INFORMATION SHOWN:
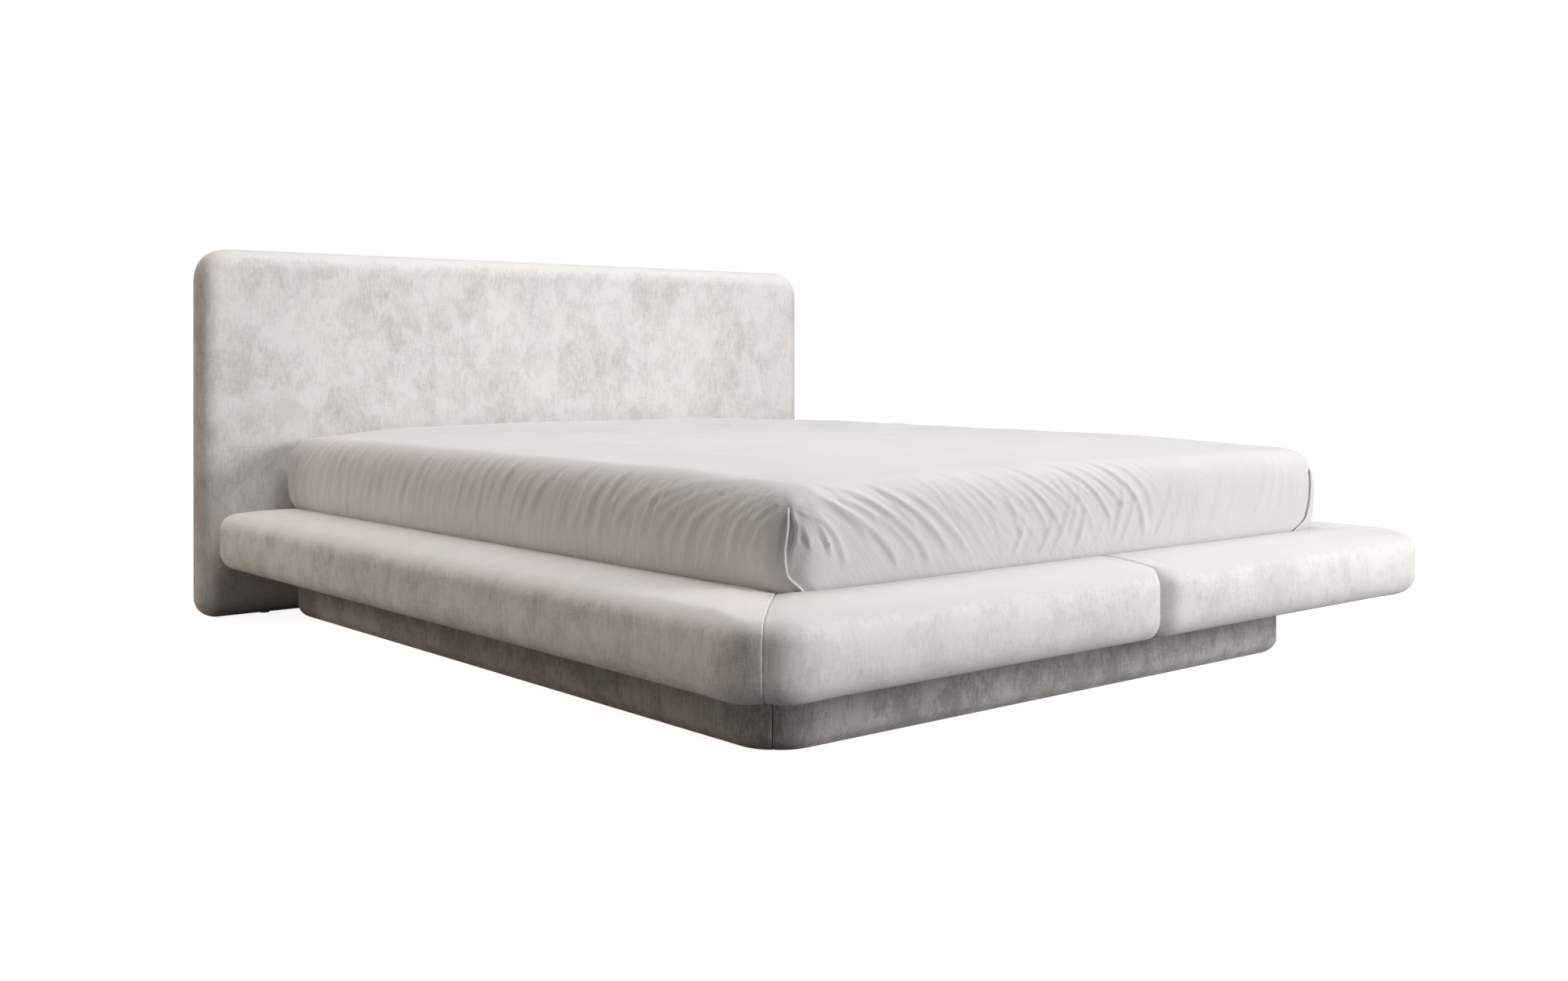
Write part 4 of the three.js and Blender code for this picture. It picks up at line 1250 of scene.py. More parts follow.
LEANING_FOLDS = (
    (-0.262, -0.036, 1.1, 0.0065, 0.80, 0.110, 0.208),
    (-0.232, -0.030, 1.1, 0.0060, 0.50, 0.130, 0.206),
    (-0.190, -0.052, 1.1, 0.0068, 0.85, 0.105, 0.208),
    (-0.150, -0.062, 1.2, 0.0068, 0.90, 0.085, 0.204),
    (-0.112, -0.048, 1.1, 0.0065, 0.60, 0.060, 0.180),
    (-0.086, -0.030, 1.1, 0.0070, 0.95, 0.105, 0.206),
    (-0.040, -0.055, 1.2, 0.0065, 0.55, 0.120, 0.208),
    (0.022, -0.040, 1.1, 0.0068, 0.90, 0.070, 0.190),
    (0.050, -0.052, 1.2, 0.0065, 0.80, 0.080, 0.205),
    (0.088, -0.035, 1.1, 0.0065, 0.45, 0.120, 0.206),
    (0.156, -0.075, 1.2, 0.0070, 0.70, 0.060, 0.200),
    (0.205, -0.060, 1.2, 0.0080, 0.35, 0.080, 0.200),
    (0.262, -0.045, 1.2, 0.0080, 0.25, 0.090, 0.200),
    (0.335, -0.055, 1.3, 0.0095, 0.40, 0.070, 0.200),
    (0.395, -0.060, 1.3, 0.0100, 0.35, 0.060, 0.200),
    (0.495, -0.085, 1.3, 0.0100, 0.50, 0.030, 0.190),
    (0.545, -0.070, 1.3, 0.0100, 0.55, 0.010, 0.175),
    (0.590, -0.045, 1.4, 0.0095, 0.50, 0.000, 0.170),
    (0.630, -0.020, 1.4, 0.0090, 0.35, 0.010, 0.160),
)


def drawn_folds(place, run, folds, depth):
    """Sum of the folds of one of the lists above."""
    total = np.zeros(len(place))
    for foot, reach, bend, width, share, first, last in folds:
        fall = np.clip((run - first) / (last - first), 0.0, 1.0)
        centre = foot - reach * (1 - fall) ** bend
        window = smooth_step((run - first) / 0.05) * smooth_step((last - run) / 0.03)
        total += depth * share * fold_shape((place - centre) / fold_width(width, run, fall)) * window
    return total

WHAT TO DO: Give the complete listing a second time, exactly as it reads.

EXERCISE RESULT:
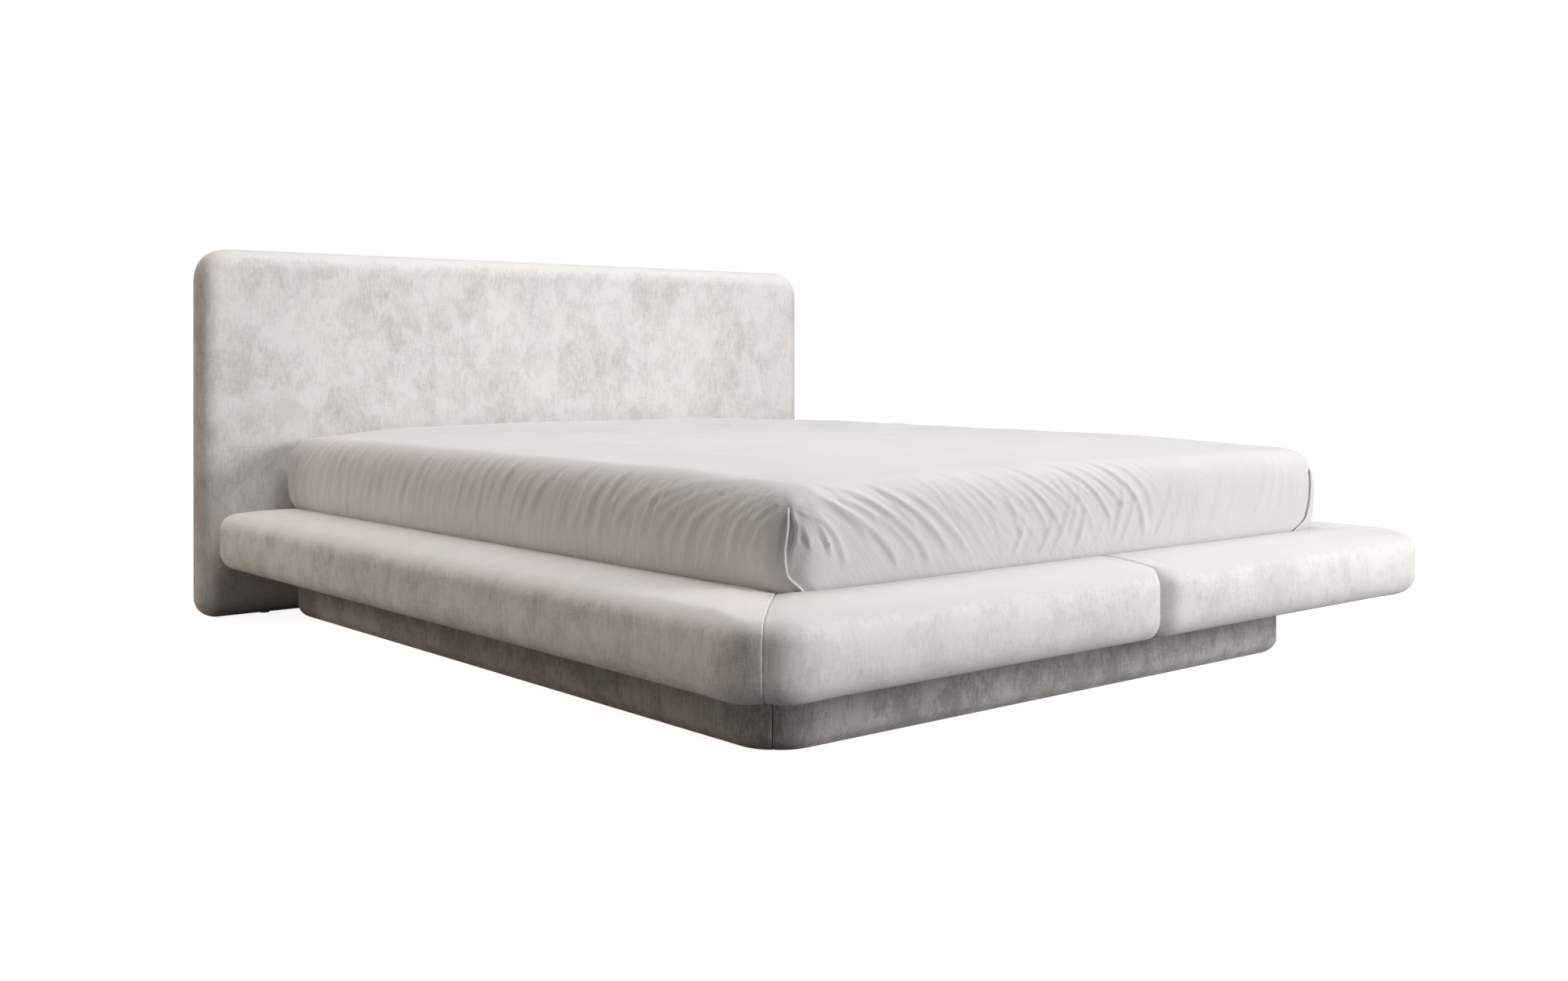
Write part 4 of the three.js and Blender code for this picture. It picks up at line 1250 of scene.py. More parts follow.
LEANING_FOLDS = (
    (-0.262, -0.036, 1.1, 0.0065, 0.80, 0.110, 0.208),
    (-0.232, -0.030, 1.1, 0.0060, 0.50, 0.130, 0.206),
    (-0.190, -0.052, 1.1, 0.0068, 0.85, 0.105, 0.208),
    (-0.150, -0.062, 1.2, 0.0068, 0.90, 0.085, 0.204),
    (-0.112, -0.048, 1.1, 0.0065, 0.60, 0.060, 0.180),
    (-0.086, -0.030, 1.1, 0.0070, 0.95, 0.105, 0.206),
    (-0.040, -0.055, 1.2, 0.0065, 0.55, 0.120, 0.208),
    (0.022, -0.040, 1.1, 0.0068, 0.90, 0.070, 0.190),
    (0.050, -0.052, 1.2, 0.0065, 0.80, 0.080, 0.205),
    (0.088, -0.035, 1.1, 0.0065, 0.45, 0.120, 0.206),
    (0.156, -0.075, 1.2, 0.0070, 0.70, 0.060, 0.200),
    (0.205, -0.060, 1.2, 0.0080, 0.35, 0.080, 0.200),
    (0.262, -0.045, 1.2, 0.0080, 0.25, 0.090, 0.200),
    (0.335, -0.055, 1.3, 0.0095, 0.40, 0.070, 0.200),
    (0.395, -0.060, 1.3, 0.0100, 0.35, 0.060, 0.200),
    (0.495, -0.085, 1.3, 0.0100, 0.50, 0.030, 0.190),
    (0.545, -0.070, 1.3, 0.0100, 0.55, 0.010, 0.175),
    (0.590, -0.045, 1.4, 0.0095, 0.50, 0.000, 0.170),
    (0.630, -0.020, 1.4, 0.0090, 0.35, 0.010, 0.160),
)


def drawn_folds(place, run, folds, depth):
    """Sum of the folds of one of the lists above."""
    total = np.zeros(len(place))
    for foot, reach, bend, width, share, first, last in folds:
        fall = np.clip((run - first) / (last - first), 0.0, 1.0)
        centre = foot - reach * (1 - fall) ** bend
        window = smooth_step((run - first) / 0.05) * smooth_step((last - run) / 0.03)
        total += depth * share * fold_shape((place - centre) / fold_width(width, run, fall)) * window
    return total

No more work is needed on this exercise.